A rapidly evolving field of mathematics tries to tackle this knowledge gap by substantiating the neural architecture with theoretical guarantees. Around 30 participants from diverse disciplines gathered to discuss driving questions and key insights that will impact our fundamental understanding of modern deep learning.
The workshop was jointly organized by Martin Burger, Samira Kabri, Tim Roith, Lukas Weigand (Computational Imaging at DESY and Helmholtz Imaging) and Konstantin Riedl (University of Oxford). It was a satellite event to the Conference on Mathematics of Machine Learning, also co-organized by Martin Burger.
Summary
The workshop featured five invited talks given by
- Giuseppe Bruno (University of Bern) on “A multiscale analysis of mean-field transformers in the moderate interaction regime”
- Valérie Castin (ENS Paris) on “Mean-Field Transformer Dynamics with Gaussian Inputs”
- Subhabrata Dutta (TU Darmstadt) on “Transformers as token-to-token function learners”
- Borjan Geshkovski (Inria Paris) on “Dynamic metastability in self-attention dynamics”
- Michaël E. Sander (Google DeepMind) on “Transformers: From Dynamical Systems to Autoregressive In-Context Learners”
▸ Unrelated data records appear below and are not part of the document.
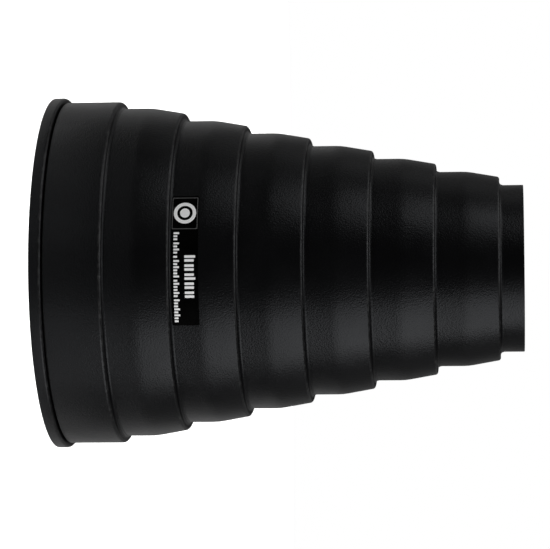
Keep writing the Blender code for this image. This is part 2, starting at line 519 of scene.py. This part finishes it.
def mapped(tree, value, low, high, start=0.3, end=0.7):
    """The value from start to end spread over low to high."""
    node = tree.nodes.new("ShaderNodeMapRange")
    node.inputs["From Min"].default_value = start
    node.inputs["From Max"].default_value = end
    node.inputs["To Min"].default_value = low
    node.inputs["To Max"].default_value = high
    tree.links.new(value, node.inputs["Value"])
    return node.outputs["Result"]


def mixed(tree, share, first, second):
    """A colour between two, by share."""
    node = tree.nodes.new("ShaderNodeMix")
    node.data_type = "RGBA"
    node.inputs["A"].default_value = (*first, 1)
    node.inputs["B"].default_value = (*second, 1)
    tree.links.new(share, node.inputs["Factor"])
    return node.outputs["Result"]


def wear_and_highlight_to(tree, place, paint, wear_and_highlight_colour):
    """The paint's colour, lightened in patches on the tight outside bends: partly worn paint, partly a
    painted highlight along the edges.
    """
    wear_and_highlight = tree.nodes.new("ShaderNodeAttribute")
    wear_and_highlight.attribute_name = "wear_and_highlight"
    patches = tree.nodes.new("ShaderNodeMath")
    patches.operation = "MULTIPLY"
    tree.links.new(wear_and_highlight.outputs["Fac"], patches.inputs[0])
    tree.links.new(mapped(tree, noise(tree, place, 3 * MM, 4), 0.15, 1, 0.5, 0.7), patches.inputs[1])
    node = tree.nodes.new("ShaderNodeMix")
    node.data_type = "RGBA"
    node.inputs["B"].default_value = (*wear_and_highlight_colour, 1)
    tree.links.new(patches.outputs["Value"], node.inputs["Factor"])
    tree.links.new(paint, node.inputs["A"])
    return node.outputs["Result"]


def bumped(tree, height, depth, strength=1.0, under=None):
    node = tree.nodes.new("ShaderNodeBump")
    node.inputs["Strength"].default_value = strength
    node.inputs["Distance"].default_value = depth
    tree.links.new(height, node.inputs["Height"])
    if under:
        tree.links.new(under, node.inputs["Normal"])
    return node.outputs["Normal"]


def powder_coat(name):
    """Fine black powder coat: a soft sheen, orange peel, and a grain of small lumps."""
    material, tree, shader, place = new_material(name)
    cloud = noise(tree, place, 18 * MM, 3)
    grain = noise(tree, place, 0.8 * MM, 2)
    peel = noise(tree, place, 4 * MM)
    colour = mixed(tree, cloud, (0.0014, 0.0014, 0.0016), (0.0024, 0.0024, 0.0026))
    # The tight outside bends are lighter in patches: partly worn paint, partly a painted highlight along the
    # lips.
    colour = wear_and_highlight_to(tree, place, colour, (0.018, 0.018, 0.018))
    tree.links.new(colour, shader.inputs["Base Color"])
    tree.links.new(mapped(tree, cloud, 0.30, 0.36), shader.inputs["Roughness"])
    normal = bumped(tree, peel, 0.030 * MM)
    normal = bumped(tree, grain, 0.14 * MM, under=normal)
    tree.links.new(normal, shader.inputs["Normal"])
    shader.inputs["Specular IOR Level"].default_value = 0.13
    shader.inputs["Specular Tint"].default_value = (0.92, 0.95, 1.0, 1.0)
    return material


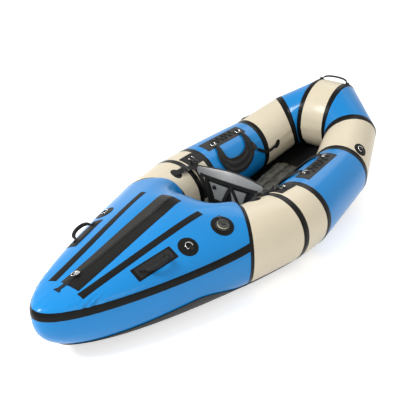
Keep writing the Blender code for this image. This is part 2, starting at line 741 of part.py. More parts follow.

In the afternoon, participants joined a lively world café, sparking discussions that connected theoretical perspectives with practical relevance. Across all contributions, the common ground was provided by the same language: mathematics. Naturally, the discussion included research questions that are of independent mathematical interest.
Outlook
The feedback was overwhelmingly positive. Although the field is still young, the workshop clearly boosted interest in the mathematics of transformers. For many of the participants, it was their first contact with the subject and probably not their last. Given the engagement and general curiosity, a second edition of this format is already on the horizon.